**Task goal**
Quote precisely the run of lines opening with the line containing "Write the OpenSCAD" and closing with the line containing "sprays towards -Y.", and nothing else.

**Supplied data**
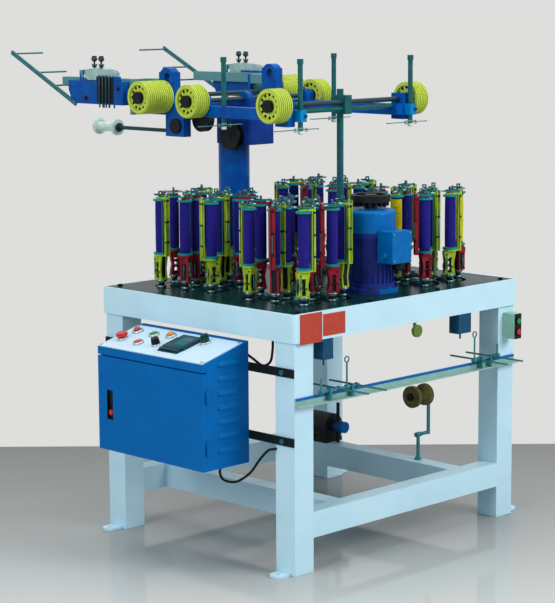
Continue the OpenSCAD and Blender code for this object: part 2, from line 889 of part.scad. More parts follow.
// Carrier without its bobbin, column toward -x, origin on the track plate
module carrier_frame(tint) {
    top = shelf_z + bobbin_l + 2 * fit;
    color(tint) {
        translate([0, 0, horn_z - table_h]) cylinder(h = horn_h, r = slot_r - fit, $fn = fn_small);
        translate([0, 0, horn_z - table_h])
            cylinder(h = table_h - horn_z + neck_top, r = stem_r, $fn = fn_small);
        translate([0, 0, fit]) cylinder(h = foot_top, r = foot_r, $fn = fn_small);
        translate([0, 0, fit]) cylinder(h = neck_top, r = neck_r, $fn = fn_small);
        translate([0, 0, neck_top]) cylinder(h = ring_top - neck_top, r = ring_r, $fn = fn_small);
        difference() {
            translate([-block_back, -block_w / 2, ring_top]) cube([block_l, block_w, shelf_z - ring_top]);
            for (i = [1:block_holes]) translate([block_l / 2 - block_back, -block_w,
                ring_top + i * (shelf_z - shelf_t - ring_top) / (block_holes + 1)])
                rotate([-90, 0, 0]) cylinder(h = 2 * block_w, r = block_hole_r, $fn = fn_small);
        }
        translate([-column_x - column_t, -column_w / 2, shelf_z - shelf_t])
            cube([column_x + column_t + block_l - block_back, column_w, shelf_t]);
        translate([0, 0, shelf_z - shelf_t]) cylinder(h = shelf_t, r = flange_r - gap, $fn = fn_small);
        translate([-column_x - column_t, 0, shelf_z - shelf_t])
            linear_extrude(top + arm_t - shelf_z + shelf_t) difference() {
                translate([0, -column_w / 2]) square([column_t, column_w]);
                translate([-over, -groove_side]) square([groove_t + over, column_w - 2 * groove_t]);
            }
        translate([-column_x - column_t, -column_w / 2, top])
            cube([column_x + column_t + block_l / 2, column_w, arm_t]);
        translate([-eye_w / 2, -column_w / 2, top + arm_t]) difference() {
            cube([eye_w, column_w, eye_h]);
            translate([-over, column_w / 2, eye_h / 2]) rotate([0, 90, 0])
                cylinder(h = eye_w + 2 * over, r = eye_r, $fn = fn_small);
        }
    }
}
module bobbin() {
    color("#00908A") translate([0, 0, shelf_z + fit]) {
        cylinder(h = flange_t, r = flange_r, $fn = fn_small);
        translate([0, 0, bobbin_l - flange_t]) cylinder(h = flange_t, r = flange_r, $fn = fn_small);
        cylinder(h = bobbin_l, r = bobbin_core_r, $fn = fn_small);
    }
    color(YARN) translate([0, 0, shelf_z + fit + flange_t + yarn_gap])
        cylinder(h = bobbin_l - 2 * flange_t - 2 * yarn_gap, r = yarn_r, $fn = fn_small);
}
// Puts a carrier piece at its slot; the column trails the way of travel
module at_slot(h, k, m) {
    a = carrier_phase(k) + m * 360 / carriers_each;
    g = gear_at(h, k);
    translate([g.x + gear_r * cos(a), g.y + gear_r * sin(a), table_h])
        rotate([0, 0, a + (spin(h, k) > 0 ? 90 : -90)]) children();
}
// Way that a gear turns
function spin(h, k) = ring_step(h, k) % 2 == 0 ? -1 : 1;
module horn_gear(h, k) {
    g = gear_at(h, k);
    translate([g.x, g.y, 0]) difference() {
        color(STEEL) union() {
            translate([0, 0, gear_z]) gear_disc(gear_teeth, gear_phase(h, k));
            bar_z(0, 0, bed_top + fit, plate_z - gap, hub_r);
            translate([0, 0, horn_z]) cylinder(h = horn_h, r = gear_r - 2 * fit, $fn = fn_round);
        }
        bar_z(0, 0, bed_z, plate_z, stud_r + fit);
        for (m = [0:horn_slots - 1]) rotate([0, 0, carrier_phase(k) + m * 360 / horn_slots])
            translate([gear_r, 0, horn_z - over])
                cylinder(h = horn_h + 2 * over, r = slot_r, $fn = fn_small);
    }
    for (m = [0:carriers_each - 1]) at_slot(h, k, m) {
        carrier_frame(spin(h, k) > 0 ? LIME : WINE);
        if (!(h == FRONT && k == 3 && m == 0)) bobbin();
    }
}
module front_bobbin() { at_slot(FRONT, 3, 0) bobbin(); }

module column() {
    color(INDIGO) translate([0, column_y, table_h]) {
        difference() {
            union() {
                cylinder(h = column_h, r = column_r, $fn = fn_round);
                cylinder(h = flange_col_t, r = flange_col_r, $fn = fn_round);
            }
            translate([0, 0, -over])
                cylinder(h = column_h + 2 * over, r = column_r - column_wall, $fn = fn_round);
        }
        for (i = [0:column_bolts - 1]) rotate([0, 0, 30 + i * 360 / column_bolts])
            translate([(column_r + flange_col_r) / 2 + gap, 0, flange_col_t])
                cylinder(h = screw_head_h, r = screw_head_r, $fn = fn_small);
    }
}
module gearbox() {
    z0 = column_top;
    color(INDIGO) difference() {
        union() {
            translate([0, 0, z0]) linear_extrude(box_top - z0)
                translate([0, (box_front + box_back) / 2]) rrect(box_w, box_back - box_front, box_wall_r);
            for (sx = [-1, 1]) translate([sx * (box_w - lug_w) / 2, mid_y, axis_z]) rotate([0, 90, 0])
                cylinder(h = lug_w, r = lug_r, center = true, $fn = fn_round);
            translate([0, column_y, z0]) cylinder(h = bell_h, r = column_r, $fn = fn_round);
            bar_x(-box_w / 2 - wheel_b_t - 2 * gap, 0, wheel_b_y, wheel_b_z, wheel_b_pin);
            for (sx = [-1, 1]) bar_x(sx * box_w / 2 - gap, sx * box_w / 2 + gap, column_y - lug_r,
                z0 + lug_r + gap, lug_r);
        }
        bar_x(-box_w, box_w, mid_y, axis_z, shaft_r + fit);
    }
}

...

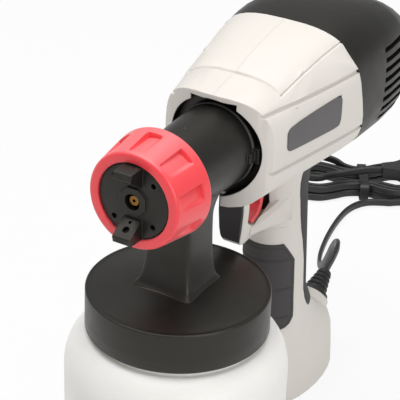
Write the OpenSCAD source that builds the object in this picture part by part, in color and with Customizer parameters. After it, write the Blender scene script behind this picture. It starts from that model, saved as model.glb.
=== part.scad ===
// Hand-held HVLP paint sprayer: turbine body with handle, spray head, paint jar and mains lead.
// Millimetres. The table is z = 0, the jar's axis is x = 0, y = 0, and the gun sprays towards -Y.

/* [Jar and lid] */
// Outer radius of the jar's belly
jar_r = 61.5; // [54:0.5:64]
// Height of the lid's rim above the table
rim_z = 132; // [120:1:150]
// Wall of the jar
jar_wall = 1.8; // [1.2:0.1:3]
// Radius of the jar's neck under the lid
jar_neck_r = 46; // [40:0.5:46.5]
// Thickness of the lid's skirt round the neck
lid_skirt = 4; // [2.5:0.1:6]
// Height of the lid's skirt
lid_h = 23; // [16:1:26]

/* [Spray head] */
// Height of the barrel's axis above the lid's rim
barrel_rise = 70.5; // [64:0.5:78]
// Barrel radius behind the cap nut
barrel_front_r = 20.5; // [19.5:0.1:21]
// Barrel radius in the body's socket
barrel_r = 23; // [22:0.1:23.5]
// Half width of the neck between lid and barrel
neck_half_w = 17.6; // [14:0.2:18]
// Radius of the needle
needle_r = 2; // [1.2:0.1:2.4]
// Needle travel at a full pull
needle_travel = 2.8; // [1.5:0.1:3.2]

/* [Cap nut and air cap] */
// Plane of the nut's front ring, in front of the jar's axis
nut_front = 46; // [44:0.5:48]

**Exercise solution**
Write the OpenSCAD source that builds the object in this picture part by part, in color and with Customizer parameters. After it, write the Blender scene script behind this picture. It starts from that model, saved as model.glb.
=== part.scad ===
// Hand-held HVLP paint sprayer: turbine body with handle, spray head, paint jar and mains lead.
// Millimetres. The table is z = 0, the jar's axis is x = 0, y = 0, and the gun sprays towards -Y.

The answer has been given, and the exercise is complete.